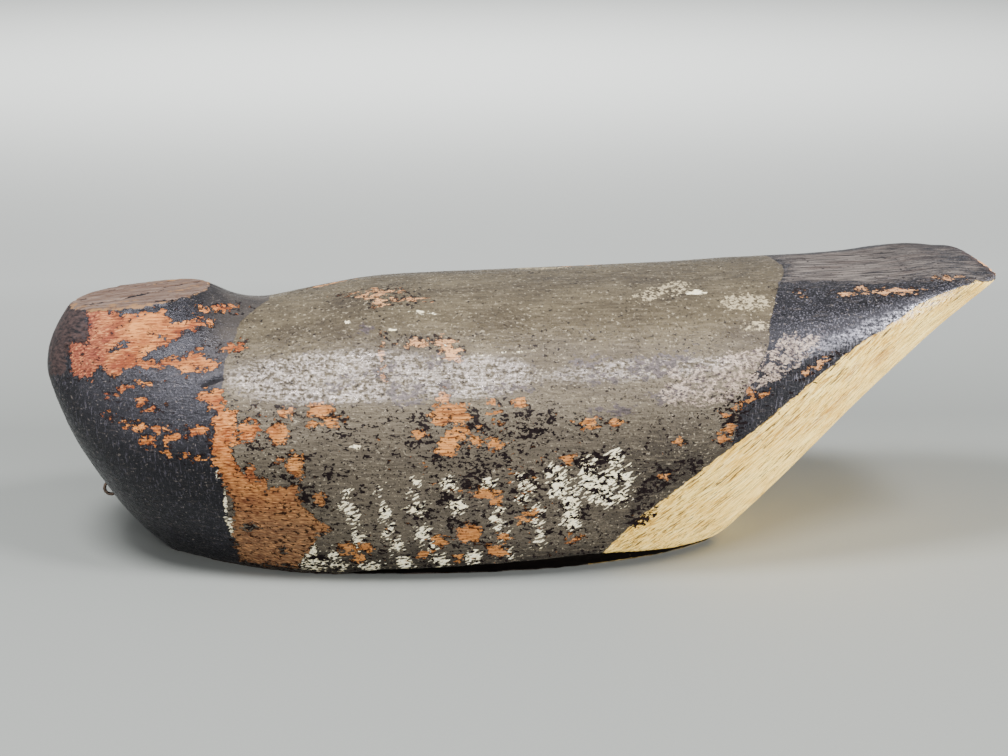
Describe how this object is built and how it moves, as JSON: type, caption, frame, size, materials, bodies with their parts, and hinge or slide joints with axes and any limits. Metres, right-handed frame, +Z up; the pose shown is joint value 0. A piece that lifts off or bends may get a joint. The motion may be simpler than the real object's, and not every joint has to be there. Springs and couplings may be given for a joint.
{
  "type": "goose decoy body",
  "caption": "Carved solid wood goose decoy without its head: flat neck seat, long upswept tail, flat underside and a small wire staple under the breast.",
  "frame": {"origin": "on the surface that the decoy stands on, under the middle of its bounding box", "axes": "+X from the breast to the tail, +Z up, and the body is the same on both sides of y = 0"},
  "size_m": [0.436, 0.174, 0.127],
  "materials": {
    "painted_wood": "old worn oil paint over bare softwood",
    "iron_wire": "dull, dark wire"
  },
  "bodies": {
    "root": {"decoy_body": "painted_wood", "line_tie_staple": "iron_wire"}
  },
  "joints": []
}
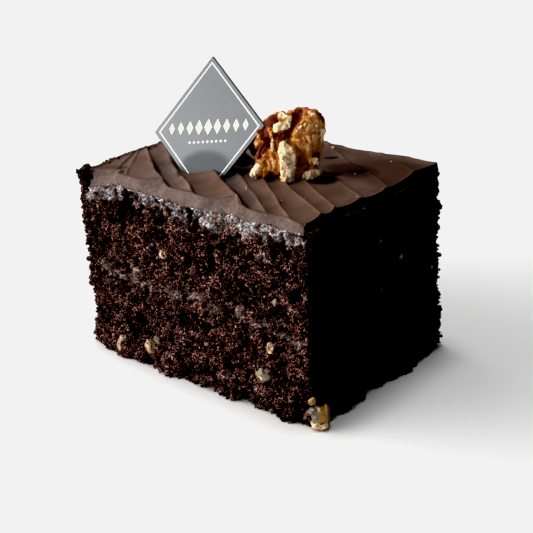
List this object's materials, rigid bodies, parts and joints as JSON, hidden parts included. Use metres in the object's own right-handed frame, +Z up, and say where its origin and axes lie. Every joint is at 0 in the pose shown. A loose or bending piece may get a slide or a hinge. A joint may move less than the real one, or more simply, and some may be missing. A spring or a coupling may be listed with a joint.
{
  "type": "slice of chocolate walnut cake",
  "caption": "Rectangular slice of dark chocolate cake with a thin filling, combed frosting, a glazed walnut half and an upright lozenge-shaped chocolate plaque.",
  "frame": {"origin": "middle of the bottom of the bounding box, on the surface that the slice stands on", "axes": "+Z up, +X along the long cut face, -Y out of the front of that face"},
  "size_m": [0.0998, 0.0692, 0.0914],
  "materials": {
    "crumb": "open, rough chocolate crumb",
    "filling": "smeared chocolate frosting",
    "frosting": "satin, combed",
    "walnut": "candied, glossy",
    "plaque": "tempered chocolate, glossy",
    "nut": "cut nut flesh with brown skin"
  },
  "bodies": {
    "root": {"crumb_lower": "crumb", "filling": "filling", "crumb_upper": "crumb", "frosting": "frosting", "walnut": "walnut", "plaque": "plaque", "nut_chunk": "nut"}
  },
  "joints": []
}
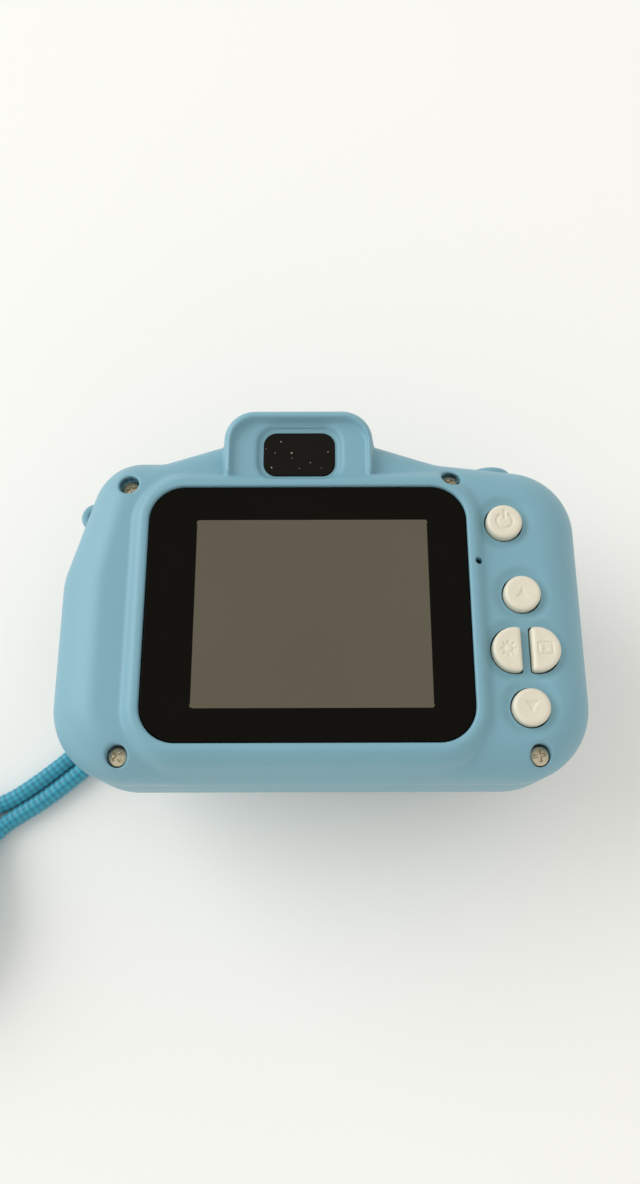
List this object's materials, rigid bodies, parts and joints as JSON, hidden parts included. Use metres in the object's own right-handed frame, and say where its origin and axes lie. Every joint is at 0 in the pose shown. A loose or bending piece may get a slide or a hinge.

+-------+

__EXERCISE AIM__: Repeat the material in full, exactly as it stands.

__THE COMPLETED TASK__:
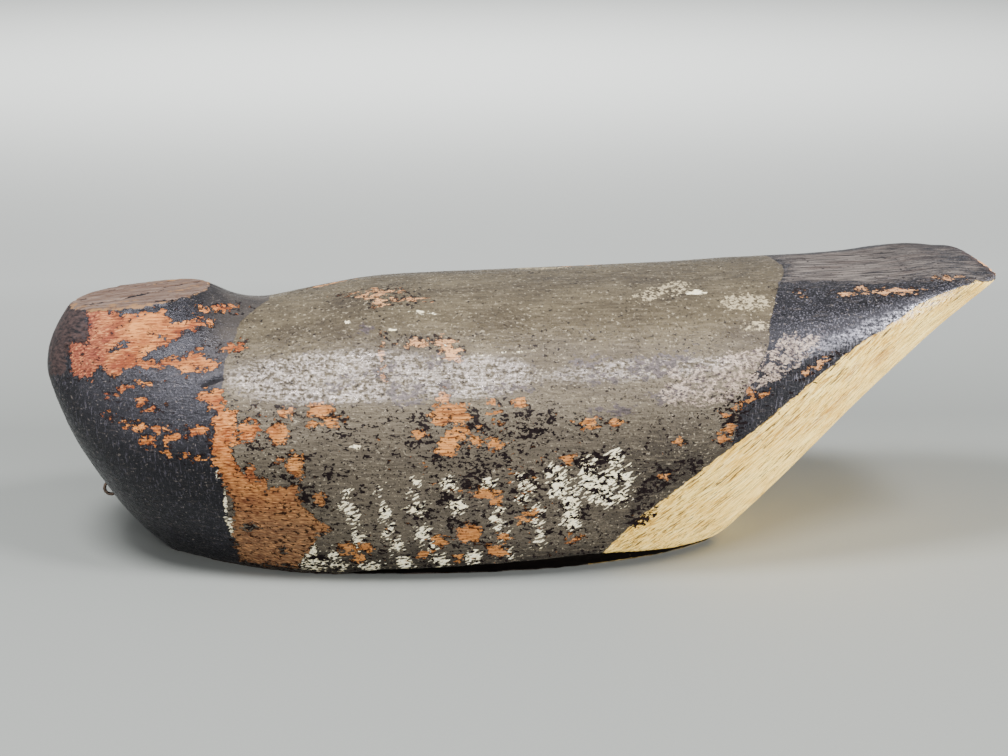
Describe how this object is built and how it moves, as JSON: type, caption, frame, size, materials, bodies with their parts, and hinge or slide joints with axes and any limits. Metres, right-handed frame, +Z up; the pose shown is joint value 0. A piece that lifts off or bends may get a joint. The motion may be simpler than the real object's, and not every joint has to be there. Springs and couplings may be given for a joint.
{
  "type": "goose decoy body",
  "caption": "Carved solid wood goose decoy without its head: flat neck seat, long upswept tail, flat underside and a small wire staple under the breast.",
  "frame": {"origin": "on the surface that the decoy stands on, under the middle of its bounding box", "axes": "+X from the breast to the tail, +Z up, and the body is the same on both sides of y = 0"},
  "size_m": [0.436, 0.174, 0.127],
  "materials": {
    "painted_wood": "old worn oil paint over bare softwood",
    "iron_wire": "dull, dark wire"
  },
  "bodies": {
    "root": {"decoy_body": "painted_wood", "line_tie_staple": "iron_wire"}
  },
  "joints": []
}
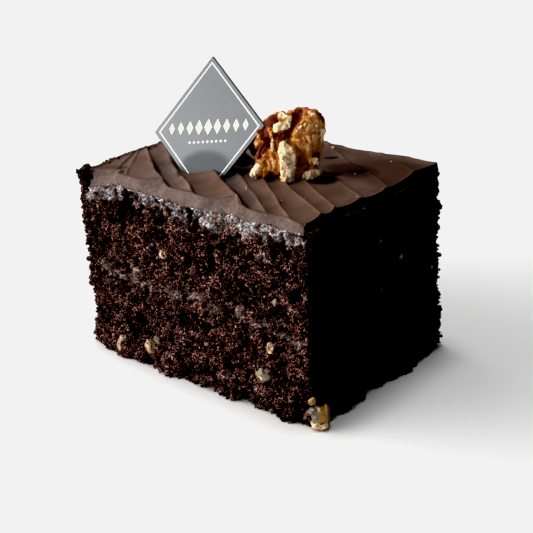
List this object's materials, rigid bodies, parts and joints as JSON, hidden parts included. Use metres in the object's own right-handed frame, +Z up, and say where its origin and axes lie. Every joint is at 0 in the pose shown. A loose or bending piece may get a slide or a hinge. A joint may move less than the real one, or more simply, and some may be missing. A spring or a coupling may be listed with a joint.
{
  "type": "slice of chocolate walnut cake",
  "caption": "Rectangular slice of dark chocolate cake with a thin filling, combed frosting, a glazed walnut half and an upright lozenge-shaped chocolate plaque.",
  "frame": {"origin": "middle of the bottom of the bounding box, on the surface that the slice stands on", "axes": "+Z up, +X along the long cut face, -Y out of the front of that face"},
  "size_m": [0.0998, 0.0692, 0.0914],
  "materials": {
    "crumb": "open, rough chocolate crumb",
    "filling": "smeared chocolate frosting",
    "frosting": "satin, combed",
    "walnut": "candied, glossy",
    "plaque": "tempered chocolate, glossy",
    "nut": "cut nut flesh with brown skin"
  },
  "bodies": {
    "root": {"crumb_lower": "crumb", "filling": "filling", "crumb_upper": "crumb", "frosting": "frosting", "walnut": "walnut", "plaque": "plaque", "nut_chunk": "nut"}
  },
  "joints": []
}
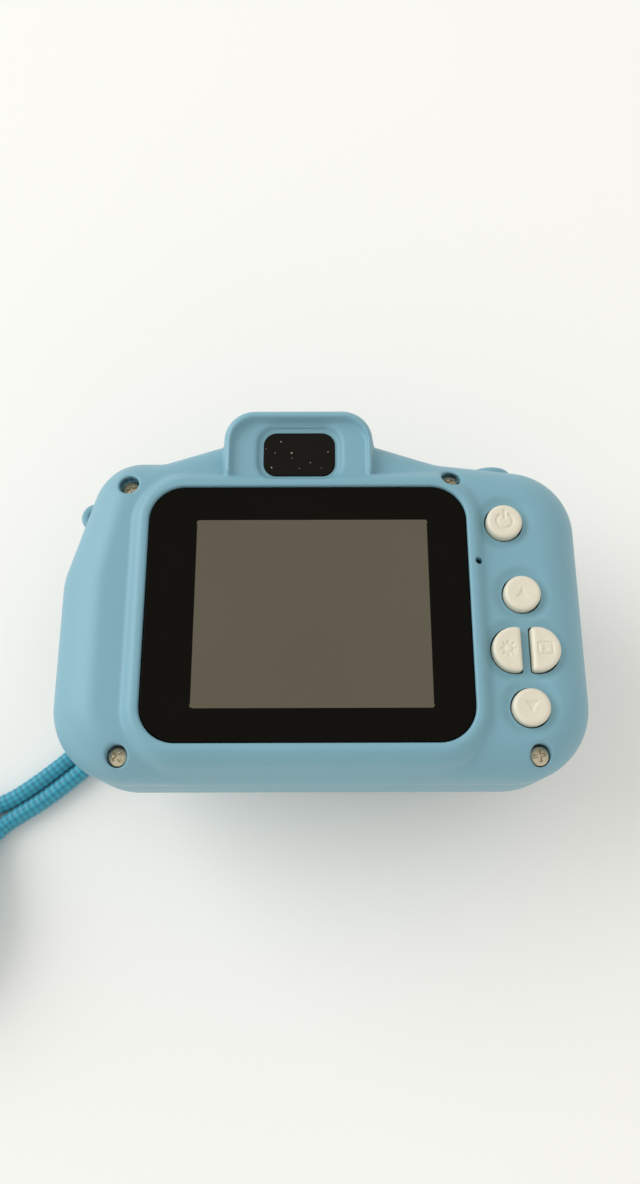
List this object's materials, rigid bodies, parts and joints as JSON, hidden parts included. Use metres in the object's own right-handed frame, and say where its origin and axes lie. Every joint is at 0 in the pose shown. A loose or bending piece may get a slide or a hinge.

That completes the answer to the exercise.